How can I improve my chances of getting an investment property mortgage?
Clean up your debt
As much as you can, pay off any “bad / short term” debt. This means laybys, car loans, credit card debts and credit defaults. As mentioned above, when it comes to credit cards and overdrafts, lenders look at the limits, not what is currently owed. Ideally, cancel any lines of credit, or if that’s not possible, get the limits reduced as much as possible.
The challenge is that paying down debt tends to reduce your deposit. This can be a balancing act, and you need advice specific to your circumstances. As always, talk to us for specialized advice!
Maximise your income
If you have any investment properties already and are in a position to review the rents, make sure the rents align with the market.
If you’re employed and feeling brave, ask for a pay rise! A pay rise of just a couple of dollars an hour, may allow you to borrow tens of thousands more.
Maximise your equity
Review the value of any current properties. They may have gone up in value considerably since they were last valued. This would dramatically increase the amount of equity you could borrow against.

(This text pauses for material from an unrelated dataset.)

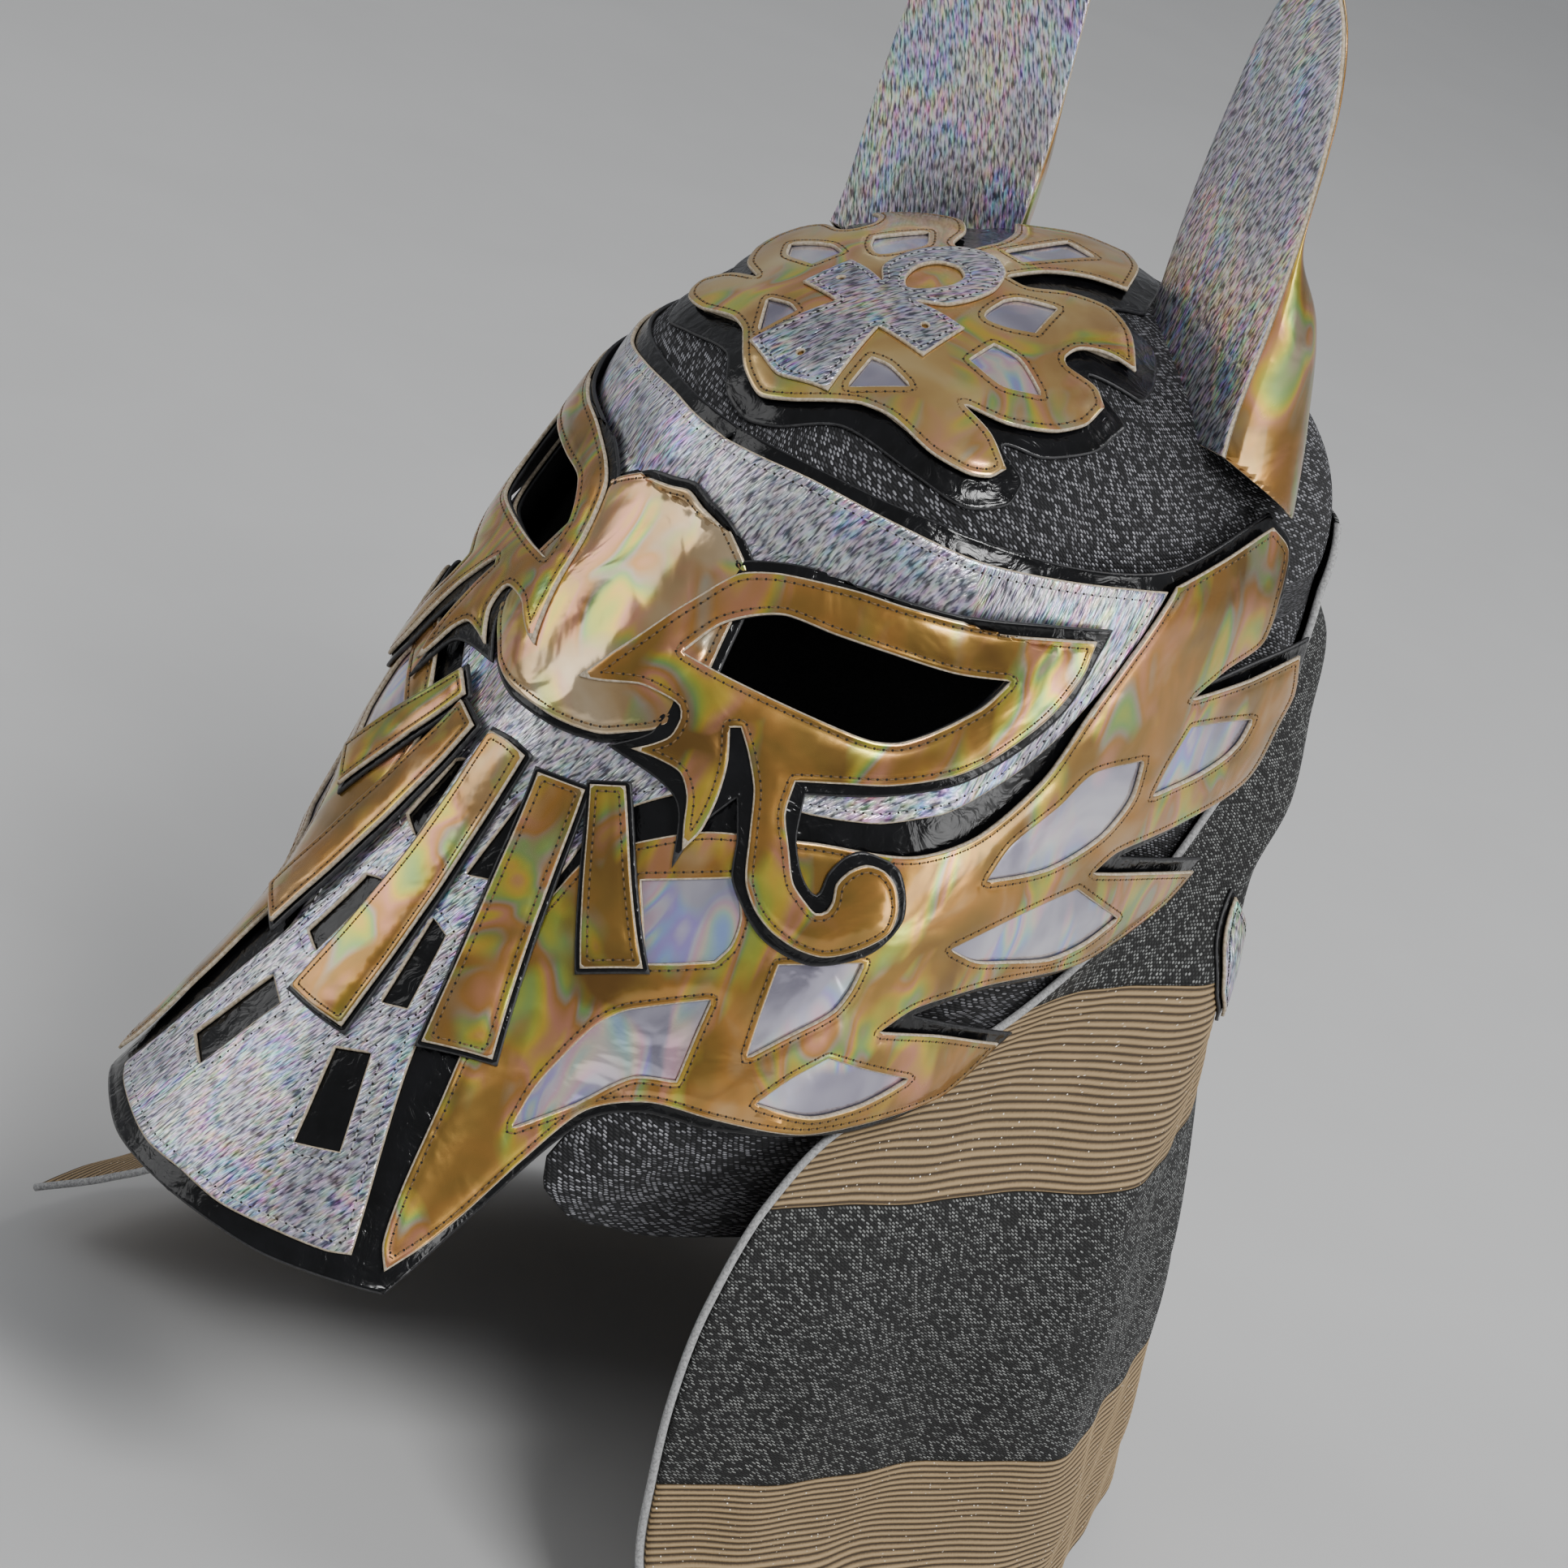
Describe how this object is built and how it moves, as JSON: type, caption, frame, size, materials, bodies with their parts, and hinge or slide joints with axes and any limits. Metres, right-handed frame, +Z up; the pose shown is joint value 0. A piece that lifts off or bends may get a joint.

Look for investment properties that lenders will approve
This means you may want positive cashflow properties, i.e. properties with rental income higher than the mortgage and expense costs.
Look for properties where you can borrow less and add value by renovating. This will grow both the capital and the rental income. Or, look at buying a new build, which would give you the benefit of tax exemptions.
Remember, you’re looking for an investment property, not a home for yourself. This could mean you buy in a location nowhere near where you live, and a property you wouldn’t be interested in for yourself.
Establish healthy spending habits
Review your spending habits and make a plan to reduce where necessary. Go for at least three months under your new spending regime, before applying to have proof of changed habits. While this step isn’t essential to get approved for a home loan, it does make your application more attractive to lenders and is a good way to practice living within a reduced budget while growing your savings!